Sicily: 10 Must-Eat Treats

Visitors to Sicily, listen up: there are so many taste treats on the Island of the Sun that it’s hard to choose, but make a special effort to sample these delights:

1. Pasta alla Norma

Sicilians grow up eating this scrumptious dish. Legend has it that a Sicilian chef was so taken with Bellini’s opera “Norma,” that he created the fried eggplant concoction in the Catania native’s honor, tossing in tomatoes, ricotta salata, basil, and garlic. The indescribable flavor of Sicily’s veggies makes it special indeed. If you want to try recreating the dish upon your return from the island, here’s a simple Americanized version.

2. Pasta con le sarde

This classic Sicilian dish—made with fresh sardines, wild fennel, pine nuts, raisins, and saffron—will allow you to time-travel back a millennium to the days when the Moors ruled Sicily. Pasta con le sarde is on menus from March to September, the period when fresh sardines are piled high in fish markets and wild fennel perfumes the fields.

3. Sicilian summer breakfast: brioche (brioscia) with gelato

For warm weather breakfasts, Sicilians eat ice cream hamburgers—really!—fat globs of gelato inside a warm, buttery brioche bun, knocked back with pitch-black caffè.

Sicilian summer breakfast, brioscia con gelato, copyright Jann Huizenga

4. Pasta reale

Pasta reale—otherwise known as marzipan or almond paste—is shaped and painted to resemble miniature oranges, lemons, bananas, tomatoes, and every other food you can imagine. Proudly displayed in the vitrines of Sicilian pastry shops, the sweets are guaranteed to make your molars ache.

Sicilian marzipan, also known as pasta reale, copyright Jann Huizenga

5. Cannoli

The most famous dessert in Sicily is the oozing cannolo—fried pastry stuffed with sweet ricotta. You’ve no doubt sampled these somewhere, but the real Sicilian version will make you swoon.

6. Mpanatigghi

This traditional “cookie” from Modica in southeast Sicily is stuffed with a paste of chocolate, almonds, sugar, and—odd but true—ground meat. Pick some up at any pastry shop in Modica, but they’re best from Antica Dolceria Bonajuto.

Sicilian Mpanatigghi, copyright Antica Dolceria Bonajuto

Photo courtesy of Antica Dolceria Bonajuto

7. Pesce spada (swordfish)

Swordfish are taken by hand-thrown harpoons in the Strait of Messina. Cooked in many elaborate ways on the island, fresh swordfish is best, in my opinion, simply grilled and drizzled with Sicily’s oil and lemon juice. Unforgettable.

8. All other seafood

Mussels, inky squid, shrimp, tuna, red mullet, and on and on.

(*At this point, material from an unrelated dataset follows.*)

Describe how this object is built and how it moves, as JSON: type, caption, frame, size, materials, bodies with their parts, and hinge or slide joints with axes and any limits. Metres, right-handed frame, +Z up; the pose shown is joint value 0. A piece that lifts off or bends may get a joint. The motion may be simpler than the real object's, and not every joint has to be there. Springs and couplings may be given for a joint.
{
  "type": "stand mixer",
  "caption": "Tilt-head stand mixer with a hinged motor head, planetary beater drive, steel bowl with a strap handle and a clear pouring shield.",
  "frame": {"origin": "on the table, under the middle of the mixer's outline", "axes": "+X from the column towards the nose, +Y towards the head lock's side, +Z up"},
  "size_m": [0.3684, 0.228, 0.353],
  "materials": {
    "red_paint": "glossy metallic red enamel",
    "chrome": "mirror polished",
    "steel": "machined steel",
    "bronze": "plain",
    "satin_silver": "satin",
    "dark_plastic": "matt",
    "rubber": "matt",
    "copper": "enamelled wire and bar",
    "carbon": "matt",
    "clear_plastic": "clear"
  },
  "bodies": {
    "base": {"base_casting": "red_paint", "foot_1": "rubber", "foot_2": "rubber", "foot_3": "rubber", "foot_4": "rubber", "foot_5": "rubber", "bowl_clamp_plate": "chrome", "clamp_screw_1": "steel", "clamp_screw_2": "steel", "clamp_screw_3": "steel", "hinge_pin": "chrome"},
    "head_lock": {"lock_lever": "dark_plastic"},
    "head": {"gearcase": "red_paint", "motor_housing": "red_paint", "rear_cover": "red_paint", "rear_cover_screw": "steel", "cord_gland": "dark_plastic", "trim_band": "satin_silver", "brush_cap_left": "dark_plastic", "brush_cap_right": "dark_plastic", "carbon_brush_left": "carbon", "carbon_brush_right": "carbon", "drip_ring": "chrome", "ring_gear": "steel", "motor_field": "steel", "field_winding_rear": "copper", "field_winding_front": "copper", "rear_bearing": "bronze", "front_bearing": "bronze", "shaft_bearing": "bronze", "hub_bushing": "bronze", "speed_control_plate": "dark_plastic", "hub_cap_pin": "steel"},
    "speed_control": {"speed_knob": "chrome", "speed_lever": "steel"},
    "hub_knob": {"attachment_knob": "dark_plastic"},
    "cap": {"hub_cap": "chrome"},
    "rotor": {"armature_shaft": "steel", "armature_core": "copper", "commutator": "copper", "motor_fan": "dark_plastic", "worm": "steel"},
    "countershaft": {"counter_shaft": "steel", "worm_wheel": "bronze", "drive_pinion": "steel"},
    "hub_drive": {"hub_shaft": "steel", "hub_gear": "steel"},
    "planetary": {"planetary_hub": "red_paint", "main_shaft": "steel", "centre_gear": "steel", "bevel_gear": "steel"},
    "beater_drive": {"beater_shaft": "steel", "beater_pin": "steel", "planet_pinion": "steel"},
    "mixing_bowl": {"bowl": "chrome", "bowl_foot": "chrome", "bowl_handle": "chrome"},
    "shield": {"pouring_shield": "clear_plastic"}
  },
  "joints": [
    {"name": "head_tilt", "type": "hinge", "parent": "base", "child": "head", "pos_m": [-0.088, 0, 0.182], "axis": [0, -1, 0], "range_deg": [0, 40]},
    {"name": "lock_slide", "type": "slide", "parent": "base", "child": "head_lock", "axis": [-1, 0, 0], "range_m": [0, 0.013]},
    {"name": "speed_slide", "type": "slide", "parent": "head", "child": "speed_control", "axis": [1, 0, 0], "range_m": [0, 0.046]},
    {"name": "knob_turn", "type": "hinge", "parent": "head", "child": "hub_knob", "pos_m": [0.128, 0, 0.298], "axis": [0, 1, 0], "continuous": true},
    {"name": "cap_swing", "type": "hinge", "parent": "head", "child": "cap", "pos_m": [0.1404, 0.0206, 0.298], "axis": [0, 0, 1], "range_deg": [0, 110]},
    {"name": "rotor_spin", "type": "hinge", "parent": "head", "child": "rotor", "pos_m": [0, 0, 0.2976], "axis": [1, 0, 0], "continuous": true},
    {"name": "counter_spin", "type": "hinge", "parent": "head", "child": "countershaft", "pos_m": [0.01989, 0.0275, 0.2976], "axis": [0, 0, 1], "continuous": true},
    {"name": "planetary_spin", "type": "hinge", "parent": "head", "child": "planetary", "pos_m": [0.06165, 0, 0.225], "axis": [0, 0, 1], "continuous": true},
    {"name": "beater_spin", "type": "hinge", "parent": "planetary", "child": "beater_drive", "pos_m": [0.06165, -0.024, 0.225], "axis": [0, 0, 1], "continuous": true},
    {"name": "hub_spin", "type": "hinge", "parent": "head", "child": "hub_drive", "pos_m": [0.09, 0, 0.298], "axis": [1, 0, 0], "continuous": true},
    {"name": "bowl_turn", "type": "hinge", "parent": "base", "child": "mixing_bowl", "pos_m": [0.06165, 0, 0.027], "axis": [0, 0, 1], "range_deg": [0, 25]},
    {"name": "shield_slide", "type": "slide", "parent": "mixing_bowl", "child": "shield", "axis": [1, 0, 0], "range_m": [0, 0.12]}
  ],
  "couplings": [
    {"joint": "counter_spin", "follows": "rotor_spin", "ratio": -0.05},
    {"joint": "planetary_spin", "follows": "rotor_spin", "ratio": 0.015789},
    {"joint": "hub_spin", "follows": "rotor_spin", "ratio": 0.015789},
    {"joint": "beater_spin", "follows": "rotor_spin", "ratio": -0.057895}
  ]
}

A dish at Il Duomo Restaurant, Ragusa Ibla, Sicily, copyright Jann Huizenga

A dish at the fabulous Il Duomo Restaurant, Ragusa Ibla

9. Gelato and granita

Whether or not gelato and granita originated from the snows of Mount Etna, as legend has it, they’re simply fantastic in Sicily. These gelaterie and cafes are especially recommended: Caffè Sicilia in Noto, Gelati Divini in Ragusa Ibla, and Irrera in Messina. There’s an infinite number of gelato flavors, including carob, rose petal, jasmine, pistacchio, and marsala. Granita, like a gourmet slushy, is most-often flavored with lemon or coffee.

Sicilian gelato, copyright Jann Huizenga10. Wine

Sicilian wines are on the march, rapidly gaining popularity and prestige. Cerasuolo di Vittoria, a red made in southeast Sicily, is a blend of Nero d’Avola and Frappato. Some of the best versions, in my opinion, are from Cos or Planeta wineries. Also see this review in The Independent or this in-depth article about Sicily’s noble vintners.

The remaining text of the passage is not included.